Fast forward to last night, three weeks later.  I head to BAR for my weekly rotating law school drinking festivities.  Outside the bar and waiting for friends, I decide to have a cigarette.  I’m standing somewhat near the bar in a huge crowd of people.  There are two people near the door – one is the bouncer, and one is standing near him chatting with him.  Both are in plain clothes.  The guy standing near the door tells me to go smoke my cigarette over by the parking meter (which was about 20 feet away).  I look at him and turn around and take a couple of steps away.  At this point, an officer standing near the door, tells me to go further away.  I then walk to the curb and finish smoking my cigarette and checking my phone.

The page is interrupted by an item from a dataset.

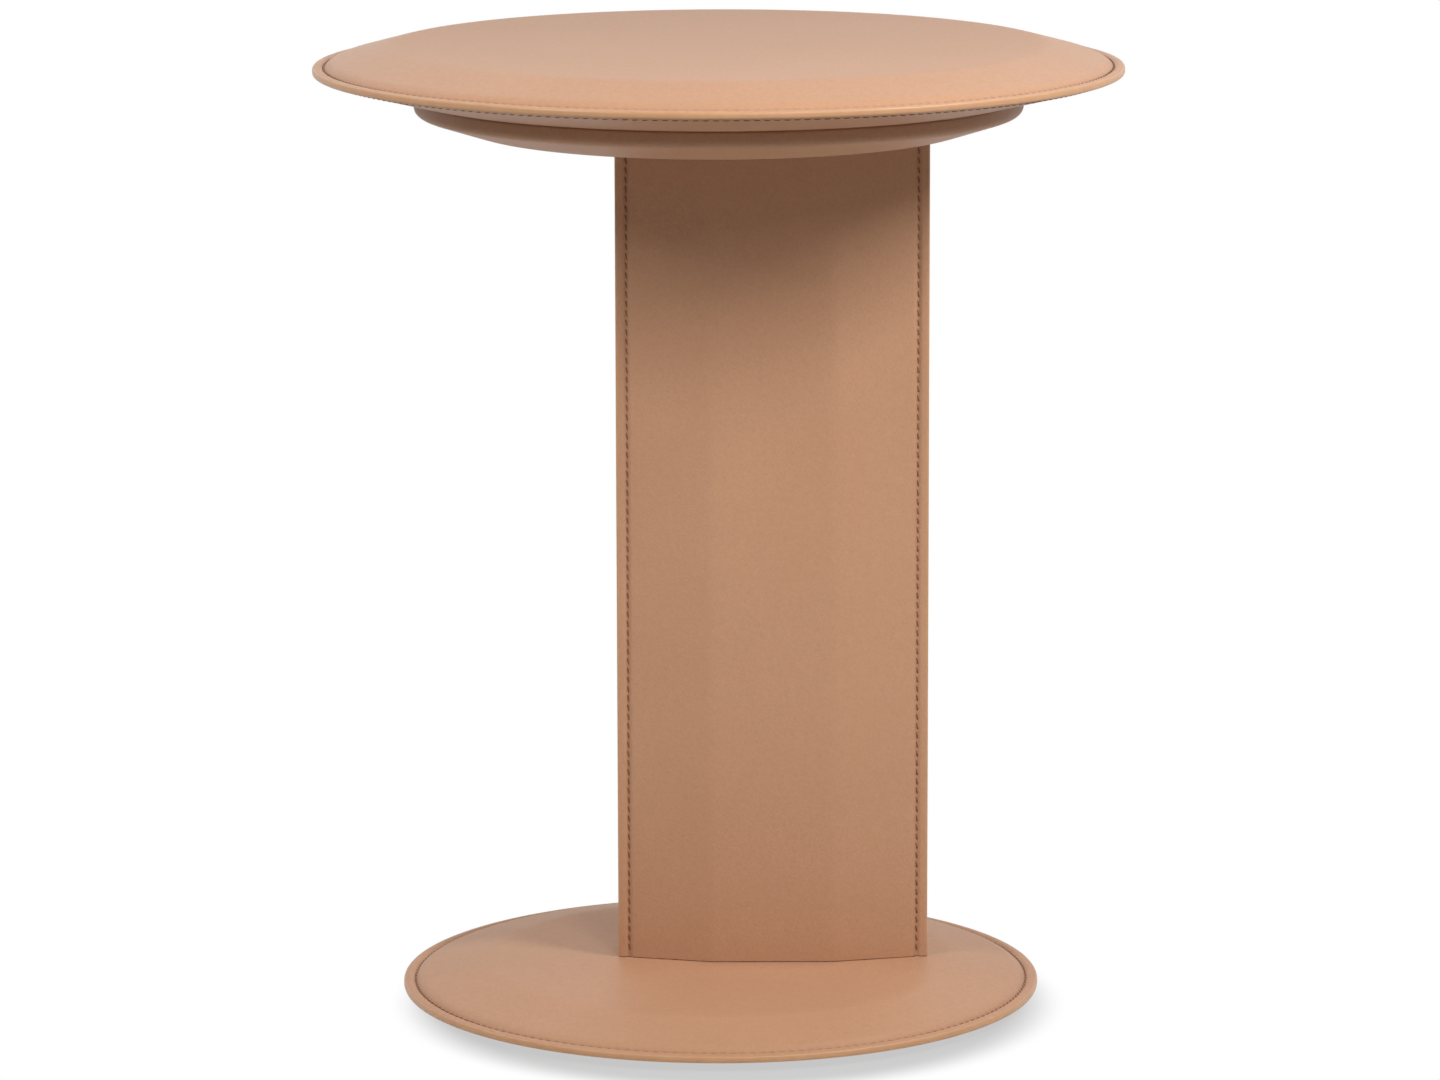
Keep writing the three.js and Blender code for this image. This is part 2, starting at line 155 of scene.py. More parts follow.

When some friends show up, I chuck the cigarette and go to follow them inside.  The random dude who told me to leave apparently works at the bar, and even more apparently was not pleased that I didn’t listen to him when he told me the specific place where I should go stand to smoke my cigarette.  He told me I couldn’t come in and join my friends.  I asked why and he said that I was rude to him.  He told me I had to leave the area, and of course I did not immediately move on some random kid’s instructions when all of my friends were inside the bar.  He motions to the cop to “explain it” to me, and the cop informs me that I am not allowed inside.  I told him that it was unreasonable to not let me inside just because I didn’t move a specific place, and he said it didn’t matter (You’re not allowed to discriminate in public accommodations on the basis of sex or sexual orientation, and I’m pretty sure I fit the bill of a woman talking back and challenging the authority of a man.  And even if it wasn’t sex- or sexual orientation-based, you have to have a rational basis to exclude other than “I didn’t like the way that person looked at me.” (Because that’s usually pretextual)).  It’s not shocking to me that he thinks he knows the law better than me (which he decided to tell me multiple times).  If police officers do whatever the hell they want, and they get away with it 999 times out of 1000, then it doesn’t really matter what’s written down in some old dusty book in a library.  Whatever he says is the law.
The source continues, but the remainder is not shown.